Better By Morning 

It'll be better by morning

An endorsement from Roy Stein, I'm telling you, it ain't no hype. The always black-clad Stein has his fingers on rock music's loud and proud pulse and in a lot of pies as a drummer, producer, engineer, teacher, sensei, consigliore, etc. So when Stein pulls on your coat about Better By Morning, a band he fell in love with and ultimately joined, you listen.

Drop the needle in: what initially hits the ears is a thoughtful, provocative blend of intertwined melody and groove played by a barely-out-of-its-teens sub-melodic machine.

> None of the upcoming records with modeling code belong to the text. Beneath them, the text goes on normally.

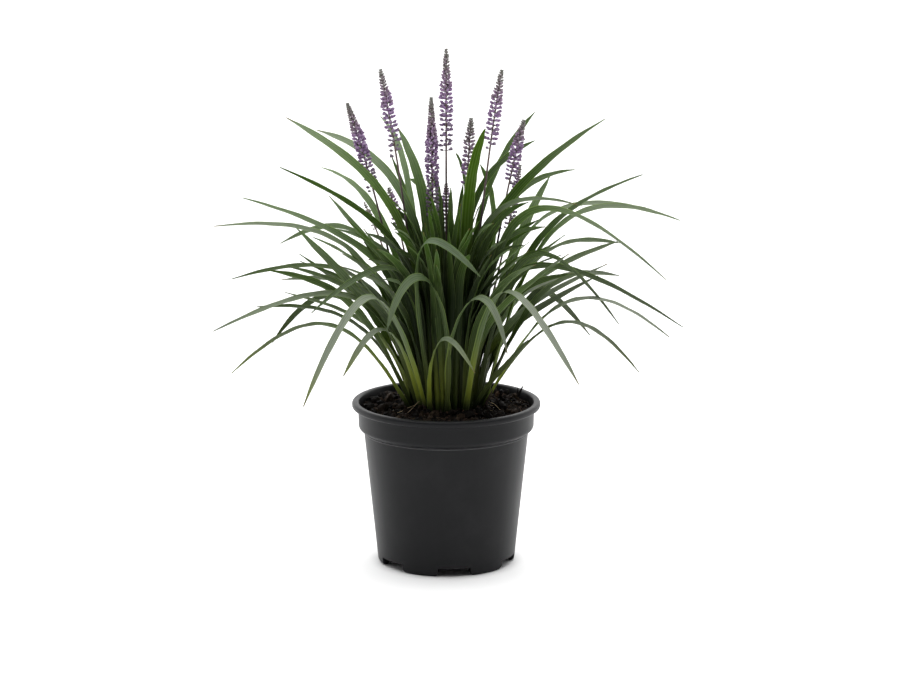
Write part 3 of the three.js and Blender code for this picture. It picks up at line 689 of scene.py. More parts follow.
# The leaves that shape the outline. Each row is: azimuth of the tip in degrees from +X towards
# the back, reach and height of the tip in millimetres, reach and height of the bow point that
# pulls the blade up, width, turn of the blade about its own line in degrees, and sideways lean.
LONG_LEAVES = [
    (26, 180, 440, 10, 360, 11, 20, 0),
    (13, 40, 440, 10, 370, 14, -70, 0),
    (12, 135, 360, 12, 395, 7, 40, 0),
    (14, 180, 320, 55, 285, 9, -55, 0),
    (25, 225, 345, 70, 385, 7, -55, 0),
    (18, 210, 385, 70, 345, 9, 20, 0),
    (5, 236, 345, 95, 400, 9, 20, 0),
    (35, 110, 420, 10, 390, 9, 10, 0),
    (55, 160, 440, 30, 375, 9, -10, 0),
    (50, 210, 375, 60, 385, 8, 30, 0),
    (34, 180, 210, 80, 325, 8, -50, 0),
    (48, 160, 375, 95, 305, 11, 10, 0),
    (38, 230, 300, 105, 335, 8, -60, 0),
    (33, 215, 270, 110, 300, 8, 40, 0),
    (85, 110, 400, 70, 375, 8, -60, -25),
    (75, 135, 385, 145, 325, 8, 50, -30),
    (80, 203, 255, 85, 335, 9, -10, 0),
    (111, 105, 375, 10, 375, 9, -60, 0),
    (114, 140, 395, 25, 290, 8, 20, 0),
    (96, 90, 385, 65, 335, 9, -40, 25),
    (117, 150, 435, 85, 415, 8, 15, 0),
    (101, 205, 275, 95, 340, 9, -15, 0),
    (134, 70, 435, 10, 360, 12, -10, 0),
    (142, 170, 425, 20, 405, 10, -20, 0),
    (145, 210, 265, 70, 295, 7, 60, 0),
    (132, 195, 380, 80, 370, 9, -10, 0),
    (147, 205, 305, 85, 375, 7, 60, 0),
    (133, 205, 305, 85, 290, 8, 0, 0),
    (164, 175, 395, 10, 335, 9, 60, 0),
    (162, 170, 445, 15, 370, 10, -30, 0),
    (156, 130, 365, 20, 260, 9, 70, 0),
    (161, 220, 360, 25, 320, 9, -30, 0),
    (176, 234, 340, 65, 360, 8, -20, 0),
    (160, 190, 210, 115, 315, 8, 50, 0),
    (188, 215, 295, 65, 335, 8, -20, 0),
    (199, 155, 350, 70, 265, 10, -60, 0),
    (202, 245, 255, 75, 325, 10, -30, 0),
    (186, 190, 265, 80, 270, 8, 40, 0),
    (199, 185, 310, 90, 290, 9, 50, 0),
    (195, 220, 205, 115, 295, 7, 50, 0),
    (224, 180, 280, 35, 360, 8, -30, 0),
    (222, 135, 210, 75, 290, 9, -20, 0),
    (236, 240, 205, 120, 365, 10, -20, 0),
    (303, 230, 225, 80, 360, 10, 12, 0),
    (324, 100, 240, 65, 205, 6, -50, 0),
    (348, 240, 250, 45, 370, 9, -50, 0),
    (344, 225, 300, 50, 445, 10, -50, 0),
    (341, 180, 255, 75, 390, 8, -60, 0),
    (351, 135, 300, 85, 285, 9, 40, 0),
    (351, 195, 200, 115, 295, 7, 20, 0),
    (342, 230, 245, 125, 325, 8, 20, -10),
]

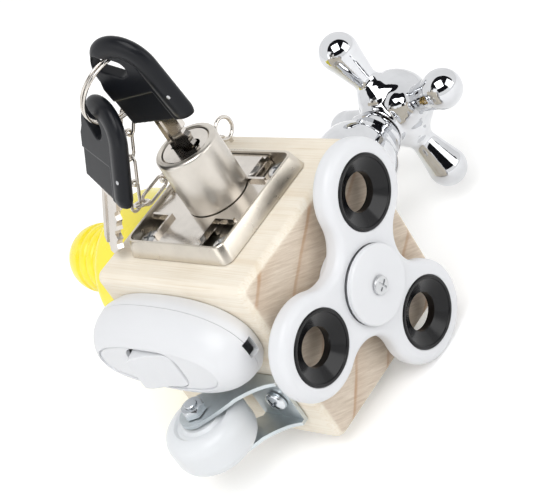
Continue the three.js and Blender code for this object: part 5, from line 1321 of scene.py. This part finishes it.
def make_flag():
    """A dark cloth on a dome behind the camera, which gives bright metal its dark reflections."""
    axis = -CAMERA_FORWARD.normalized()
    side = axis.orthogonal().normalized()
    over = axis.cross(side)
    rings, steps = 16, 48
    points, faces = [], []
    for ring in range(rings + 1):
        spread = FLAG_SPREAD * ring / rings
        for i in range(steps):
            angle = 2 * pi * i / steps
            outward = side * cos(angle) + over * sin(angle)
            way = axis * cos(spread) + outward * sin(spread)
            lift = max(asin(way.z), FLAG_LOWEST)
            flat = Vector((way.x, way.y, 0)).normalized()
            points.append((flat * cos(lift) + Vector((0, 0, sin(lift)))) * FLAG_RADIUS)
    for row in range(0, rings * steps, steps):
        for i in range(steps):
            k = (i + 1) % steps
            faces.append((row + i, row + k, row + steps + k, row + steps + i))
    add_stage_piece("flag", (points, faces), lambda tree: {"Base Color": FLAG_COLOUR, "Roughness": 1.0})


def make_world():
    world = bpy.data.worlds.new("studio")
    bpy.context.scene.world = world
    world.use_nodes = True
    tree = world.node_tree
    lift = maths(tree, "MULTIPLY", seen_directly(tree), 1 - WORLD_LIGHT)
    background = tree.nodes["Background"].inputs
    feed(tree, background["Strength"], maths(tree, "ADD", lift, WORLD_LIGHT))
    feed(tree, background["Color"], (1, 1, 1))


def make_lights():
    for name, way, distance, size, power in LIGHTS:
        data = bpy.data.lights.new(name, "AREA")
        data.size = size
        data.energy = power
        lamp = bpy.data.objects.new(name, data)
        lamp.location = LIT_POINT + Vector(way).normalized() * distance
        lamp.rotation_mode = "QUATERNION"
        lamp.rotation_quaternion = Vector(way).to_track_quat("Z", "Y")
        bpy.context.scene.collection.objects.link(lamp)


def make_camera():
    data = bpy.data.cameras.new("camera")
    data.sensor_width = SENSOR_WIDTH
    data.lens = FOCAL_PIXELS / PHOTO_WIDTH * SENSOR_WIDTH
    data.clip_start, data.clip_end = CLIP_START, CLIP_END
    camera = bpy.data.objects.new("camera", data)
    turn = Matrix((CAMERA_RIGHT, -CAMERA_DOWN, -CAMERA_FORWARD)).transposed()
    camera.matrix_world = shift(*CAMERA_PLACE) @ turn.to_4x4()
    bpy.context.scene.collection.objects.link(camera)
    bpy.context.scene.camera = camera


make_floor()
make_flag()
make_world()
make_lights()
make_camera()
bpy.context.scene.view_settings.view_transform = "Standard"
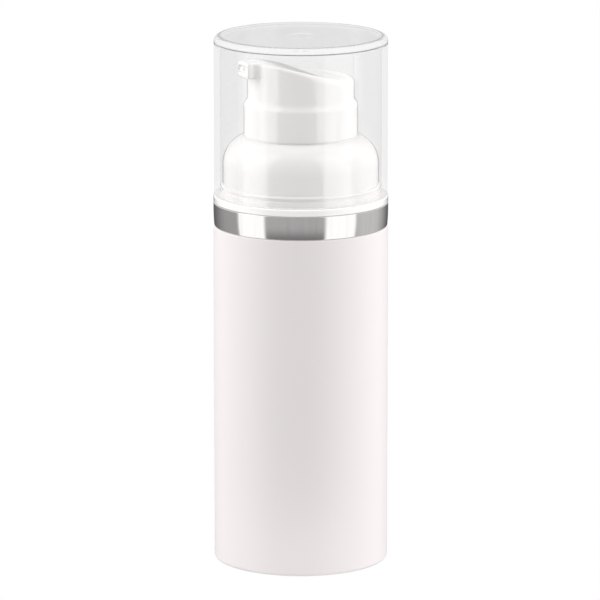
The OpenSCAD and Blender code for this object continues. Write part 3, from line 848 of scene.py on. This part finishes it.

Calling Better By Morning epic may be a bit of a stretch, though the sound is big. Not in a foreboding or intimidating way, but in more of a swirling narcotic comfort. It envelopes the listener as their ears flip between myriad melodies and their interwoven co-mingling with the compelling guitar patterns. But before we trip up looking for different ways to say big and beautiful, let's pause to consider the pedigree: Johnny Gravitt plays lead guitar; Jacob Brooks sings, plays bass, and rhythm guitar; Alex Goettel plays bass, keyboards, violin and sings back up; and of course there's Roy Stein, the man on the drums.

Stein met Brooks at Nazareth College where Stein teaches in the Music Business Program.

"We started talking about bands and immediately hit it off," Stein says. "He showed me some YouTube videos of his previous band, Vontus and — I've been doing this a long time — within 10 seconds I knew he was a gifted singer, not just something in a typical band."

As Vontus, the members of Better By Morning were more of a blues-rock outfit before inevitably imploding, with eyes on the alternative.

"We wanted to head more towards the alternative rock," Brooks says. "So we started writing more alternative."

How exactly? Gravitt defines a key component.

"I think what makes our new stuff different is the guitar parts are more intricate," he says. "More lead with less chord changes."

These are intricacies that, according to the band, cooperate with the vocal melody, even though the words get tacked on last.

Live, the band certainly doesn't phone it in. Writing and recording is another story.

"If we have a general idea, one of us will press record on their phone and we'll just see where the song takes us," Gravitt says. "Sometimes we'll just play things we feel in the moment."

Brooks jumps in to say, "We try a lot of different things when we're recording. Some stuff works, some doesn't. We just work through it."

Bands like Coldplay lend obvious influence as well as U2 — a band which Better By Morning pegs as unintentional even though many of Gravitt's rhythmic guitar patterns and ching-chimey embellishments sound like The Edge.

"That's funny," Brooks says. "Because Johnny doesn't listen to U2."

"We've played U2 songs where I've never actually heard the original," Gravett adds.

You'll might also hear Echo and the Bunnymen sans The Doors nod and The Pixies without the sardonic wit. The band says it's just listening to as much as it can get its hands on. It's all come together to render a remarkable debut EP, "You Say," a five-song salvo to the band's remarkable talent.

One place you'd expect Better By Morning to seek influence would be at the feet of Stein. Stein's dark new wave alma mater, New Math, seems to be an obvious influence even if the young band doesn't know it yet. But at this point Stein is content in sitting behind the drums adding a seasoned beat to the fledgling magnificence. By laying down drum tracks with the rest of the band already committed to tape, Stein got to hear the songs with additional insight.

"They asked me to play drums on their record," Stein says. "The original drum tracks were laid down so I had to come in and re-do the drums. It was done backwards. That meant I had to dissect the songs, really pay attention to them, because I hadn't worked them organically with the guys from the beginning. They were already done. That's where I gained a lot of respect for the songs. They were really well put together with an intuitive sense that guys their age don't typically have."

For now he's pretty much hands-off, but Stein says that could change.

"One thing I'm looking forward to in the studio is experimenting a little bit more with sounds, with space," he says. "Maybe not always using real drums. But I have a lot of faith in the guys. It's obvious to me they have something special. I don't feel I need to do much. I try to stay out of the way musically. What they've done is great. Why mix it up?"

Sonically the quartet has arrived, though they still look to pioneer the wilds of the alternative frontier even further. Live, the band is loose, with a backseat approach to performing; the music comes first, though, it's clear the bodies on stage are equally moved as those on the dance floor — it's honest, pure, and believable.

"I think our sound will always be changing," Brooks says. "Because times are always going to be changing. It'll mature, lyric wise. I think we know more now than when we were writing back then. The music may mature but I think we'll always have that core of how it sounds as a whole."

"We're looking at different rhythmic things to change it up," Goettel says. "But still stay true to what we've been doing. The nice thing about alternative rock is that it's a really open genre."

And it's fun, a deal-breaker for Stein if it isn't there. "It ain't fun, I'm out the door," he says.